El anuncio del Ministerio de Transportes sobre el inicio de un plan piloto para el pago con reconocimiento facial en la red de buses de Santiago, el pasado 7 de julio, es una de esas noticias que, bajo una apariencia de modernización tecnológica, esconde una profunda reconfiguración de las relaciones entre el ciudadano, el Estado y el espacio público. Presentado como una doble solución —agilizar el pago y combatir la evasión—, el sistema es en realidad una señal crítica sobre el futuro de la identidad. Su implementación no es un hecho aislado; se enmarca en una tendencia global donde la biometría se convierte en la llave maestra para la gestión de poblaciones, como lo demuestran los sistemas de la tecnológica Palantir para el control migratorio en Estados Unidos o las crecientes revisiones de perfiles digitales para la obtención de visas.
Lo que comienza como un método para validar un pasaje de bus, con una efectividad declarada del 98%, establece la infraestructura técnica y la aceptación social para un sistema mucho más ambicioso. Estamos en un punto de inflexión donde un gesto cotidiano —subir al transporte público— podría convertirse en un acto de identificación permanente ante un sistema automatizado. La pregunta que emerge no es si la tecnología funcionará, sino qué futuros habilita y cuáles clausura.

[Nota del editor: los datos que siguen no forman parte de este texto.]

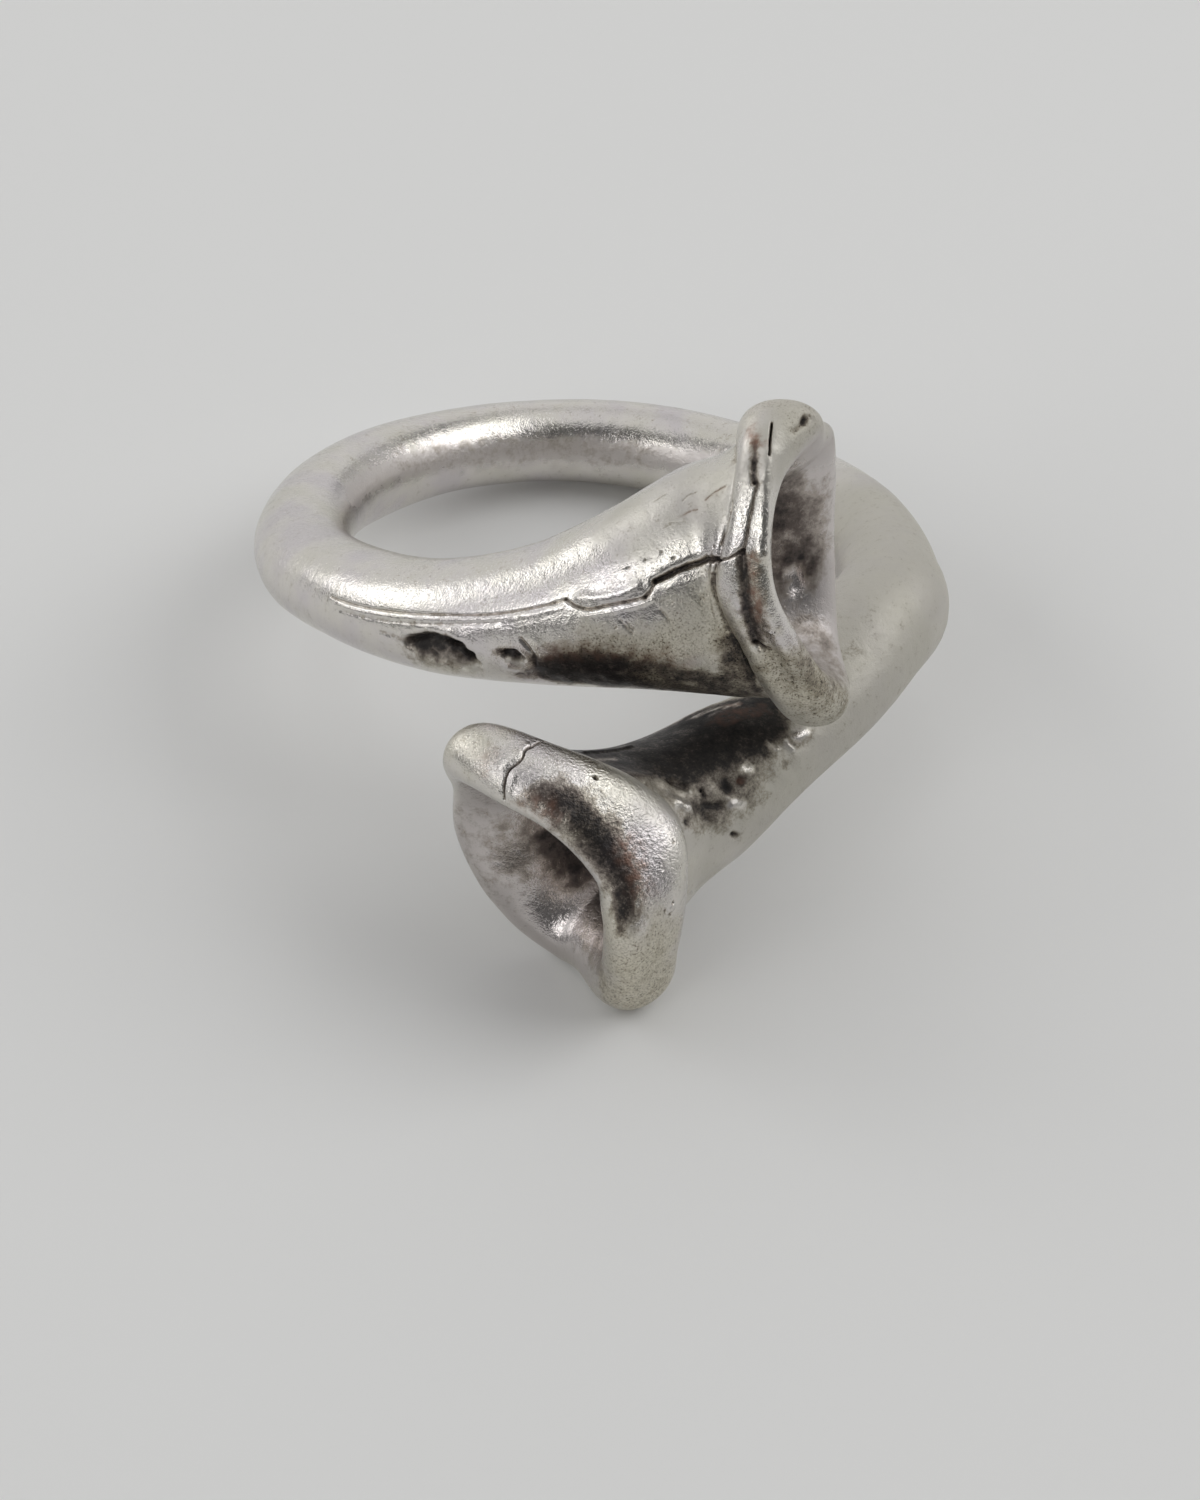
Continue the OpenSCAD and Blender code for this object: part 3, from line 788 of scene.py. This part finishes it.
def make_ring():
    """The ring's skin with its marks, and a layer of values for each kind of patch."""
    mesh = tube_mesh()
    bm = bmesh.new()
    bm.from_mesh(mesh)
    caps = [f for f in bm.faces if len(f.verts) > 4]
    bmesh.ops.poke(bm, faces=caps)
    refine(bm)
    bmesh.ops.triangulate(bm, faces=[f for f in bm.faces if len(f.verts) > 4])
    bm.to_mesh(mesh)
    co = np.zeros(len(mesh.vertices) * 3)
    mesh.vertices.foreach_get("co", co)
    points, layers = marked_skin(*places(co.reshape(-1, 3)))
    mesh.vertices.foreach_set("co", placed(points).astype(np.float32).ravel())
    for name, values in layers.items():
        layer = mesh.attributes.new(name, "FLOAT", "POINT")
        layer.data.foreach_set("value", values.astype(np.float32))
    bm.clear()
    bm.from_mesh(mesh)
    bmesh.ops.recalc_face_normals(bm, faces=bm.faces)
    bm.to_mesh(mesh)
    bm.free()
    for polygon in mesh.polygons:
        polygon.use_smooth = True
    print("ring triangles", sum(len(p.vertices) - 2 for p in mesh.polygons))
    made = bpy.data.objects.new("ring_skin", mesh)
    bpy.context.scene.collection.objects.link(made)
    return made


# The photo's size and the place of the hoop's middle in it, in its pixels, and its scale there
PHOTO_WIDE = 1200
PHOTO_HIGH = 1500
HOOP_PIXEL = (597, 544)
PIXELS_PER_MM = 27
CAMERA_DISTANCE = 170
# The camera's direction from the hoop's middle in the ring's own frame
CAMERA_TURN = -12
CAMERA_RISE = 22
# The camera's sensor in millimetres, and the nearest that it sees in metres
SENSOR = 36
CLIP_START = 0.01


def make_camera():
    """The photo's view, with the hoop's middle at its place in the photo."""
    turn, rise = CAMERA_TURN, CAMERA_RISE
    back = np.array([sin(turn) * cos(rise), -cos(turn) * cos(rise), sin(rise)])
    right = np.array([cos(turn), sin(turn), 0.0])
    up = np.cross(back, right)
    data = bpy.data.cameras.new("camera")
    data.sensor_width = SENSOR
    data.lens = PIXELS_PER_MM * CAMERA_DISTANCE / PHOTO_HIGH * SENSOR
    data.clip_start = CLIP_START
    camera = bpy.data.objects.new("camera", data)
    bpy.context.scene.collection.objects.link(camera)
    place = placed(back * CAMERA_DISTANCE)
    aim_right = (PHOTO_WIDE / 2 - HOOP_PIXEL[0]) / PIXELS_PER_MM
    aim_up = (HOOP_PIXEL[1] - PHOTO_HIGH / 2) / PIXELS_PER_MM
    aim = placed(right * aim_right + up * aim_up)
    z = unit(place - aim)
    x = unit(np.cross(rested(up), z))
    y = np.cross(z, x)
    camera.matrix_world = Matrix([[x[0], y[0], z[0], place[0]], [x[1], y[1], z[1], place[1]],
                                  [x[2], y[2], z[2], place[2]], [0, 0, 0, 1]])
    bpy.context.scene.camera = camera


def add_node(tree, kind, inputs, **settings):
    """A shader node with its settings, and its inputs as numbers or as other nodes' outputs."""
    made = tree.nodes.new(kind)
    for name, value in settings.items():
        setattr(made, name, value)
    for socket, value in inputs.items():
        if isinstance(value, bpy.types.NodeSocket):
            tree.links.new(value, made.inputs[socket])
        else:
            made.inputs[socket].default_value = value
    return made


def noise_node(tree, place, scale, detail, roughness):
    inputs = {"Vector": place, "Scale": scale, "Detail": detail, "Roughness": roughness}
    return add_node(tree, "ShaderNodeTexNoise", inputs).outputs["Fac"]


def math_node(tree, operation, first, second, third=0.0, clamp=False):
    inputs = {0: first, 1: second, 2: third}
    return add_node(tree, "ShaderNodeMath", inputs, operation=operation, use_clamp=clamp).outputs[0]


def range_node(tree, value, low, high, to_low=0.0, to_high=1.0):
    """A value carried over from one range to another."""
    inputs = {"Value": value, "From Min": low, "From Max": high, "To Min": to_low, "To Max": to_high}
    return add_node(tree, "ShaderNodeMapRange", inputs).outputs["Result"]


def mix_node(tree, share, first, second, blend_type="MIX"):
    """A mix of two colours."""
    inputs = {"Factor": share, 6: first, 7: second}
    return add_node(tree, "ShaderNodeMix", inputs, data_type="RGBA", blend_type=blend_type).outputs[2]


def ramp_node(tree, value, stops):
    """Colours by a value, from its stops."""
    made = add_node(tree, "ShaderNodeValToRGB", {"Fac": value})
    elements = made.color_ramp.elements
    while len(elements) < len(stops):
        elements.new(0.5)
    for element, (position, colour) in zip(elements, stops):
        element.position = position
        element.color = (*colour, 1)
    return made.outputs["Color"]


def layer_node(tree, name):
    """A layer of the mesh's values."""
    return add_node(tree, "ShaderNodeAttribute", {}, attribute_name=name).outputs["Fac"]


def bump_node(tree, height, bump, under=None):
    """A bump of a strength and a depth, over the normal of the bump under it."""
    strength, depth = bump
    inputs = {"Strength": strength, "Distance": depth * MM, "Height": height}
    if under is not None:
        inputs["Normal"] = under
    return add_node(tree, "ShaderNodeBump", inputs).outputs["Normal"]


# The material's noises. Columns: waves per millimetre, detail and roughness
CLOUDS = (0.45, 3, 0.5)
MOTTLE = (2.6, 5, 0.6)
SPECKS = (9, 3, 0.6)
GRAIN = (13, 2, 0.6)
FLECKS = (13, 2, 0.5)

# Its bumps. Columns: strength, and depth in millimetres
GRAIN_BUMP = (0.5, 0.02)
PIT_BUMP = (0.4, 0.01)
CREASE_BUMP = (0.9, 0.045)
MOTTLE_BUMP = (0.5, 0.05)

# Its colours: bare silver by its noise, sandy places by their grain, and what tarnish and painted shade
# leave of them, from none to the thickest
SILVER_TONES = [
    (0.35, (0.69, 0.665, 0.6)), (0.5, (0.72, 0.69, 0.65)), (0.65, (0.67, 0.635, 0.635)),
]
SANDY_TONES = [
    (0.34, (0.42, 0.385, 0.3)), (0.52, (0.68, 0.64, 0.53)), (0.7, (0.78, 0.75, 0.66)),
]
TARNISH_AND_SHADE_TONES = [
    (0.0, (1, 1, 1)), (0.22, (0.68, 0.65, 0.6)), (0.5, (0.26, 0.23, 0.21)),
    (0.75, (0.06, 0.053, 0.052)), (1.0, (0.018, 0.017, 0.018)),
]
DULL_GREY = (0.5, 0.48, 0.42, 1)
THROAT_GREY = (0.6, 0.56, 0.545, 1)
COPPER_BROWN = (0.27, 0.145, 0.1, 1)


def silver():
    """Worn antique silver: satin, warm grey, with dark tarnish in its hollows and shade painted into its
    colour.
    """
    material = bpy.data.materials.new("antique_silver")
    material.use_nodes = True
    tree = material.node_tree
    shader = tree.nodes["Principled BSDF"]
    metres = add_node(tree, "ShaderNodeTexCoord", {}).outputs["Object"]
    inputs = {0: metres, "Scale": 1 / MM}
    place = add_node(tree, "ShaderNodeVectorMath", inputs, operation="SCALE").outputs[0]
    tarnish_and_shade, copper, dull = [layer_node(tree, name) for name in ("tarnish_and_shade", "copper", "dull")]
    sandy, creased, inside = [layer_node(tree, name) for name in ("sandy", "creased", "inside")]
    outside = math_node(tree, "SUBTRACT", 1.0, inside)
    clouds = noise_node(tree, place, *CLOUDS)
    mottle = noise_node(tree, place, *MOTTLE)
    specks = noise_node(tree, place, *SPECKS)
    grain = noise_node(tree, place, *GRAIN)

    # The tarnish and painted shade break up into blots and specks, and less finely in the throats
    fine = math_node(tree, "MULTIPLY_ADD", grain, 0.5, -0.6)
    fine = math_node(tree, "MULTIPLY_ADD", specks, 0.7, fine)
    fineness = math_node(tree, "MULTIPLY_ADD", outside, 0.7, 0.3)
    broken = math_node(tree, "MULTIPLY_ADD", fine, fineness, -0.45)
    broken = math_node(tree, "MULTIPLY_ADD", mottle, 0.9, broken)

    # Dark flecks outside the throats, most of them on sandy places
    flecks = range_node(tree, noise_node(tree, place, *FLECKS), 0.34, 0.43, 1, 0)
    flecks = math_node(tree, "MULTIPLY", flecks, math_node(tree, "MULTIPLY_ADD", sandy, 0.3, 0.15))
    flecks = math_node(tree, "MULTIPLY", flecks, outside)
    broken = math_node(tree, "ADD", broken, flecks)
    dark = range_node(tree, math_node(tree, "ADD", tarnish_and_shade, broken), 0.13, 1.2)

    # The colour: the metal's own, the tarnish and painted shade over it, and the reddish tint over both
    metal = ramp_node(tree, clouds, SILVER_TONES)
    sand = ramp_node(tree, grain, SANDY_TONES)
    metal = mix_node(tree, math_node(tree, "MULTIPLY", sandy, 0.85), metal, sand)
    metal = mix_node(tree, math_node(tree, "MULTIPLY", dull, 0.8), metal, DULL_GREY)
    metal = mix_node(tree, inside, metal, THROAT_GREY)
    left = ramp_node(tree, dark, TARNISH_AND_SHADE_TONES)
    base = mix_node(tree, 1.0, metal, left, blend_type="MULTIPLY")
    redness = math_node(tree, "MULTIPLY", copper, range_node(tree, mottle, 0.35, 0.65), clamp=True)
    base = mix_node(tree, redness, base, COPPER_BROWN)
    tree.links.new(base, shader.inputs["Base Color"])

    # Places darkened by tarnish and painted shade, and dull and sandy places, are rougher, and the
    # darkened and dull ones less metallic
    rough = range_node(tree, mottle, 0.3, 0.7, 0.13, 0.24)
    for layer, more in ((dark, 0.22), (dull, 0.38), (sandy, 0.22)):
        rough = math_node(tree, "MULTIPLY_ADD", layer, more, rough)
    tree.links.new(rough, shader.inputs["Roughness"])
    metallic = 1.0
    for layer, less in ((dark, -0.55), (dull, -0.5)):
        metallic = math_node(tree, "MULTIPLY_ADD", layer, less, metallic)
    tree.links.new(metallic, shader.inputs["Metallic"])

    # The bumps: grain that is coarser on sandy places, pits, creases, and a slight unevenness
    rubbed = math_node(tree, "MULTIPLY", grain, math_node(tree, "MULTIPLY_ADD", sandy, 2.5, 1.0))
    normal = bump_node(tree, rubbed, GRAIN_BUMP)
    pits = range_node(tree, specks, 0.3, 0.42)
    normal = bump_node(tree, pits, PIT_BUMP, normal)
    creases = math_node(tree, "MULTIPLY", specks, math_node(tree, "MULTIPLY_ADD", creased, 0.9, 0.1))
    normal = bump_node(tree, creases, CREASE_BUMP, normal)
    normal = bump_node(tree, mottle, MOTTLE_BUMP, normal)
    tree.links.new(normal, shader.inputs["Normal"])
    return material


# The lights. Columns: name, degrees round from +X, degrees up, distance, width and height in
# metres, and brightness. They point at the middle of the ring, at this height
LIGHTS = [
    ("back_wall", 100, 20, 0.5, 1.02, 0.5, 0.6),
    ("top", 90, 75, 0.5, 0.55, 0.5, 0.6),
    ("left_wall", 190, 33, 0.45, 0.52, 0.3, 0.68),
    ("right_wall", 18, 15, 0.5, 0.6, 0.35, 0.4),
    ("left_key", 217, 28, 0.4, 0.19, 0.17, 1.65),
    ("left_back_key", 148, 25, 0.4, 0.2, 0.19, 1.6),
    ("right_key", 354, 44, 0.4, 0.33, 0.3, 2.0),
]
LIT_HEIGHT = 0.008

# The floor: its size and how far it lies below the ring, in metres, its colour and roughness
FLOOR_SIZE = 2
FLOOR_DROP = 0.0001
FLOOR_PAPER = (0.8, 0.8, 0.79, 1)
FLOOR_ROUGHNESS = 0.7

# The light from all round
WORLD_GREY = (0.5, 0.5, 0.5, 1)
WORLD_STRENGTH = 0.24


def soft_light(name, turn, rise, distance, wide, high, brightness):
    """A soft box in a direction from the ring."""
    data = bpy.data.lights.new(name, "AREA")
    data.shape = "RECTANGLE"
    data.size, data.size_y = wide, high
    data.energy = brightness * math.pi * wide * high
    lamp = bpy.data.objects.new(name, data)
    toward = Vector((cos(turn) * cos(rise), sin(turn) * cos(rise), sin(rise)))
    lamp.location = Vector((0, 0, LIT_HEIGHT)) + toward * distance
    lamp.rotation_mode = "QUATERNION"
    lamp.rotation_quaternion = toward.to_track_quat("Z", "Y")
    bpy.context.scene.collection.objects.link(lamp)


def make_floor():
    """A pale sheet of paper."""
    bpy.ops.mesh.primitive_plane_add(size=FLOOR_SIZE, location=(0, 0, -FLOOR_DROP))
    made = bpy.context.object
    made.name = "floor"
    paper = bpy.data.materials.new("pale_floor")
    paper.use_nodes = True
    shader = paper.node_tree.nodes["Principled BSDF"]
    shader.inputs["Base Color"].default_value = FLOOR_PAPER
    shader.inputs["Roughness"].default_value = FLOOR_ROUGHNESS
    made.data.materials.append(paper)
    return made


def light_scene():
    """The lights, a grey world, and tones as they are."""
    bpy.context.scene.view_settings.view_transform = "Standard"
    world = bpy.data.worlds.new("studio")
    bpy.context.scene.world = world
    world.use_nodes = True
    background = world.node_tree.nodes["Background"]
    background.inputs["Color"].default_value = WORLD_GREY
    background.inputs["Strength"].default_value = WORLD_STRENGTH
    for row in LIGHTS:
        soft_light(*row)


make_camera()
ring = make_ring()
ring.data.materials.append(silver())
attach(ring, "root")
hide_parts("wrap_ring")

floor = make_floor()
light_scene()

En la visión más optimista, promovida por sus impulsores, el pago facial es el pilar de una metrópolis inteligente, eficiente y segura. En este futuro, la vida urbana se desliza sin interrupciones. El ciudadano se mueve por la ciudad con la misma facilidad con que desbloquea su teléfono: una mirada basta para pagar el transporte, acceder a edificios públicos, recibir subsidios o incluso validar su entrada a un evento masivo. La evasión, descrita como una sangría de recursos y un foco de inseguridad, se reduce drásticamente. Las "incivilidades", que el sistema también promete detectar, son identificadas y sancionadas con una eficiencia algorítmica, pacificando el espacio público.
En este escenario, la data biométrica se convierte en el aceite que lubrica la maquinaria urbana. Los flujos de personas son optimizados en tiempo real, mejorando la frecuencia del transporte y la planificación de servicios. La burocracia se reduce, y la relación del ciudadano con el Estado se vuelve más directa y, en apariencia, menos conflictiva. Es la promesa de un orden predecible, donde la tecnología resuelve problemas sociales complejos mediante la recolección y el análisis de datos. La conveniencia es la recompensa, y el precio es, simplemente, la visibilidad.
Un futuro alternativo, y más sombrío, advierte que esta infraestructura de conveniencia es también una arquitectura de control sin precedentes. Si tu rostro es tu pasaje, también puede ser tu prontuario. La base de datos biométricos, creada con el fin de gestionar el transporte, se convierte en un activo estratégico de inmenso poder. ¿Quién garantiza que su uso se limitará a la evasión? La propia definición de "incivilidad" es un concepto peligrosamente elástico. Hoy puede ser saltarse un torniquete; mañana, participar en una manifestación no autorizada.
En este escenario, el sistema evoluciona hacia un modelo de puntuación social de facto. Un historial de evasión o de "mal comportamiento" detectado por las cámaras podría derivar en consecuencias que exceden con creces una multa: desde la denegación de licencias y pasaportes —como ya se propone en el proyecto de ley "Paga tu pasaje"— hasta la exclusión de beneficios sociales o el acceso al crédito. El ciudadano ya no es un sujeto de derechos con presunción de inocencia, sino un perfil de datos constantemente evaluado y clasificado por su nivel de riesgo o cumplimiento.
La vulnerabilidad del sistema es otro factor crítico. Como demuestra el reciente caso de explotación de la IA de Google para fines maliciosos, ninguna tecnología es infalible. Un hackeo a la base de datos biométricos del transporte público chileno no solo expondría información sensible, sino que podría permitir la manipulación de identidades digitales, con consecuencias catastróficas para los individuos afectados.
La trayectoria que tome Chile dependerá de cómo se resuelvan tres tensiones fundamentales que ya se manifiestan:
Lo que hoy se presenta como un simple piloto en algunos buses de Santiago es, en esencia, un referéndum sobre el futuro. La decisión no es entre tecnología y ludismo, sino sobre qué tipo de tecnología queremos y qué salvaguardas exigimos. La comodidad de un pago instantáneo podría costarnos, a largo plazo, una moneda mucho más valiosa: el derecho a un grado de anonimato y la libertad de no ser constantemente medidos y juzgados.